Apotheken ausgenommen?
Verarbeitet werden können nur anonymisierte oder pseudonymisierte Daten in gesicherten Verarbeitungsumgebungen („HealthData@EU“). Laut der Verordnung (Artikel 60 Absatz 1) müssen die Gesundheitsdateninhaber, die bei ihnen gespeicherten Datenbestände unter näher definierten Bedingungen für bestimmte Zwecke zur Verfügung zu stellen, wenn sie eine behördliche Genehmigung haben. Gesundheitsdateninhaber sind z. B. Angehörige von Gesundheitsberufen oder andere natürliche oder juristische Personen, die Gesundheitsdaten verarbeiten.
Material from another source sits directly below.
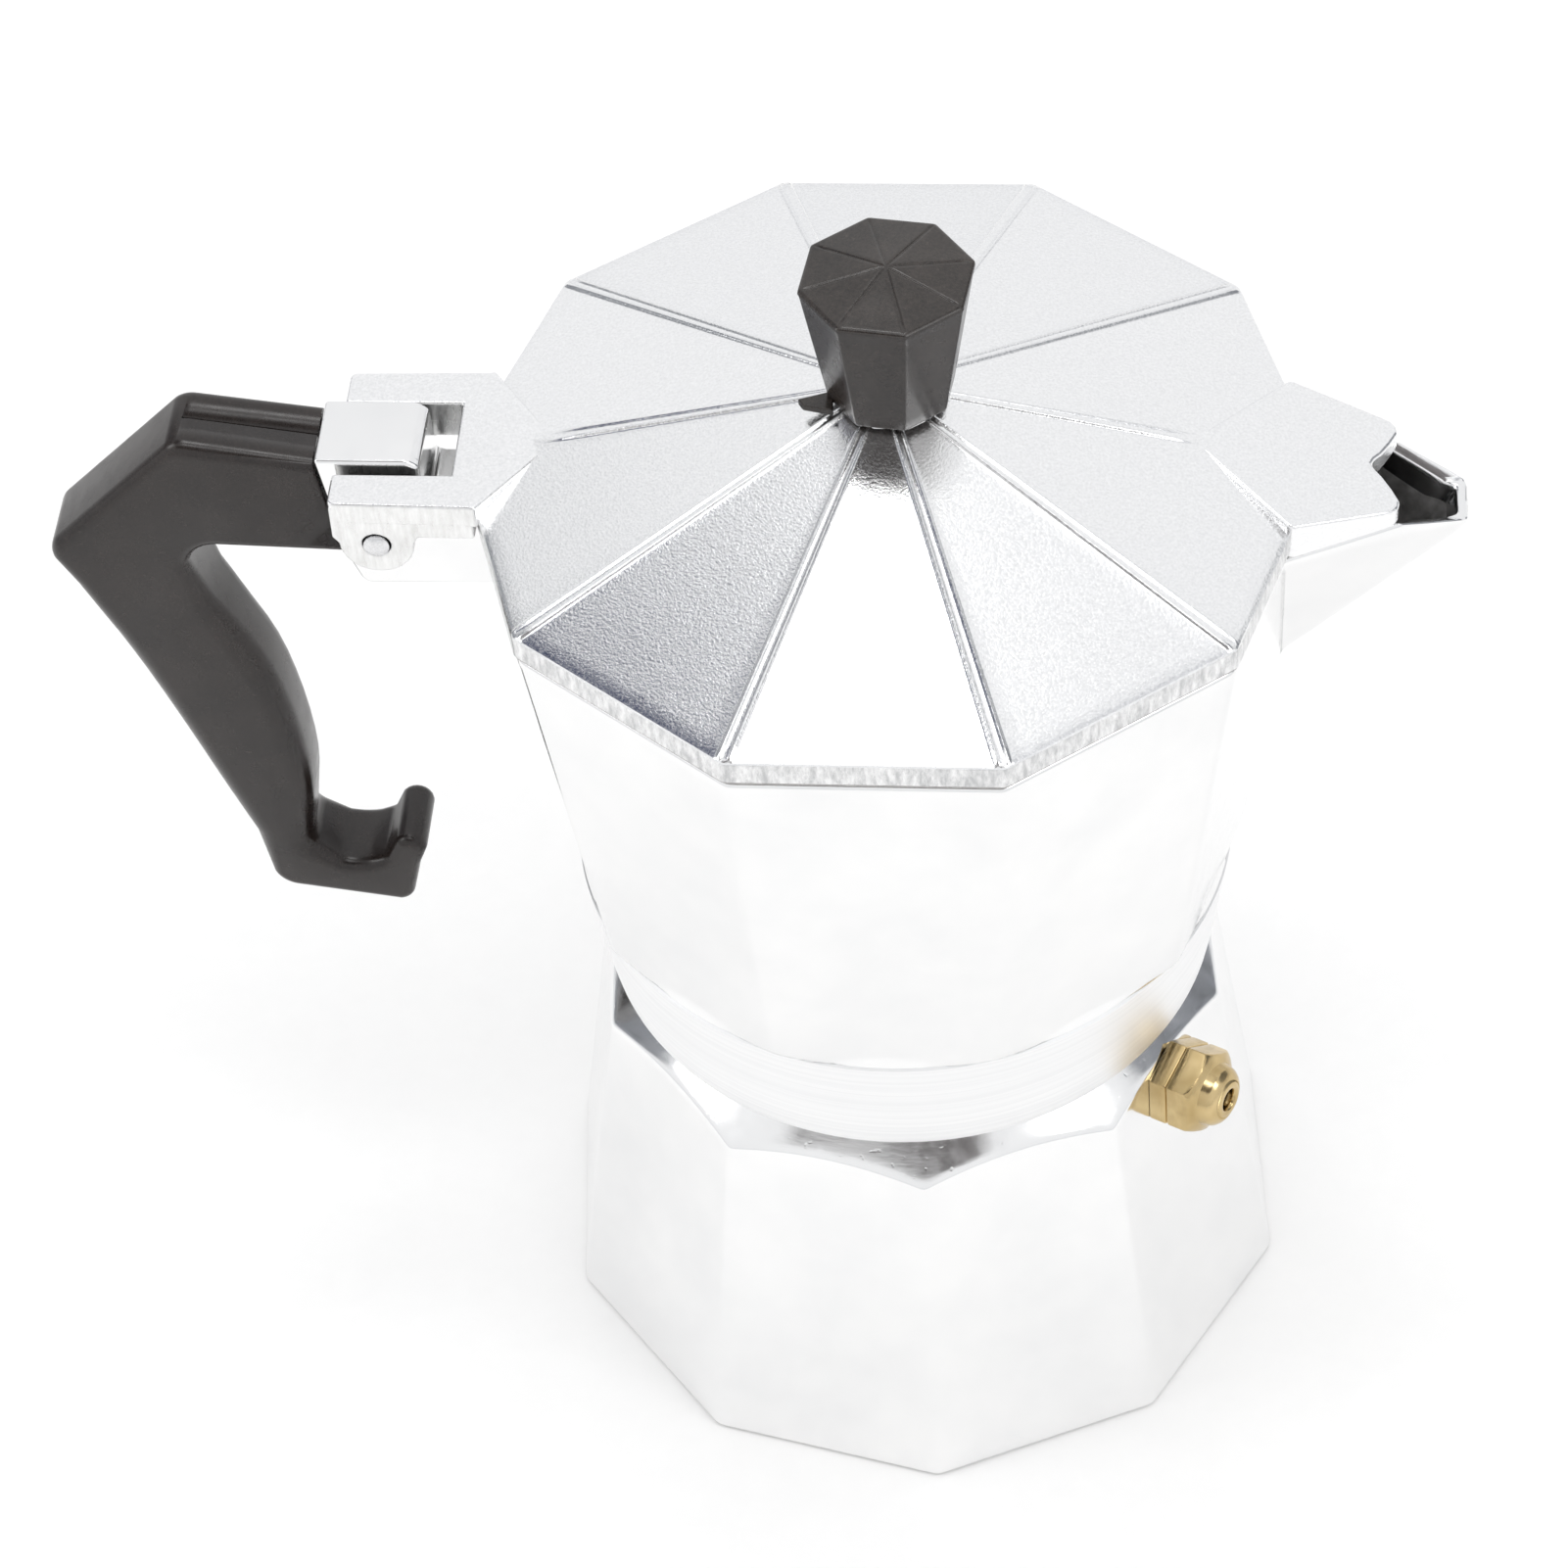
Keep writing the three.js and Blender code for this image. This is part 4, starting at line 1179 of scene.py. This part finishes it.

Allerdings gelten die Vorgaben für die Sekundärnutzung explizit nicht für natürliche Personen (Artikel 50 Absatz 1). Nach Auffassung der Abda dürften hierunter Apothekenleiter*innen ebenso wie freiberuflich tätige Ärzt*innen fallen, wie es in einem Rundschreiben an die Mitglieder heißt. Ausgenommen sind außerdem Kleinstunternehmen (mit weniger als zehn Mitarbeitern und weniger als zwei Millionen Euro Jahresumsatz bzw. Jahresbilanz).
Auch den Schutz geistigen Eigentums und von Geschäftsgeheimnissen thematisiert die Verordnung (Artikel 52). Für Daten, die möglicherweise darunter fallen, gelten besondere Regeln. Wenn Sekundärnutzung von Daten ein ernstes Risiko birgt, dass die Rechte am geistigen Eigentum, Geschäftsgeheimnisse oder das gesetzliche Datenschutzrecht verletzt werden und dieses Risiko nicht auf zufriedenstellende Weise beseitigt werden kann, verweigert die Zugangsstelle für Gesundheitsdaten den Zugang zu diesen Daten.
Verbesserungen gegenüber dem Vorschlag der Kommission
Die Abda weist in ihrem Rundschreiben außerdem darauf hin, dass die Verordnung im Vergleich zum ursprünglichen Vorschlag der Kommission wesentliche Verbesserungen enthält. So konnten Einschränkungen des Berufsgeheimnisses und des Gesundheitsdatenschutzes weitgehend vermieden werden. Die Standesvertretung schreibt das der intensiven Begleitung durch den europäischen Verband (ZAEU) in Zusammenarbeit mit den Berufsorganisationen der anderen Heilberufe und dem Bundesverband der Freien Berufe (BFB) zu.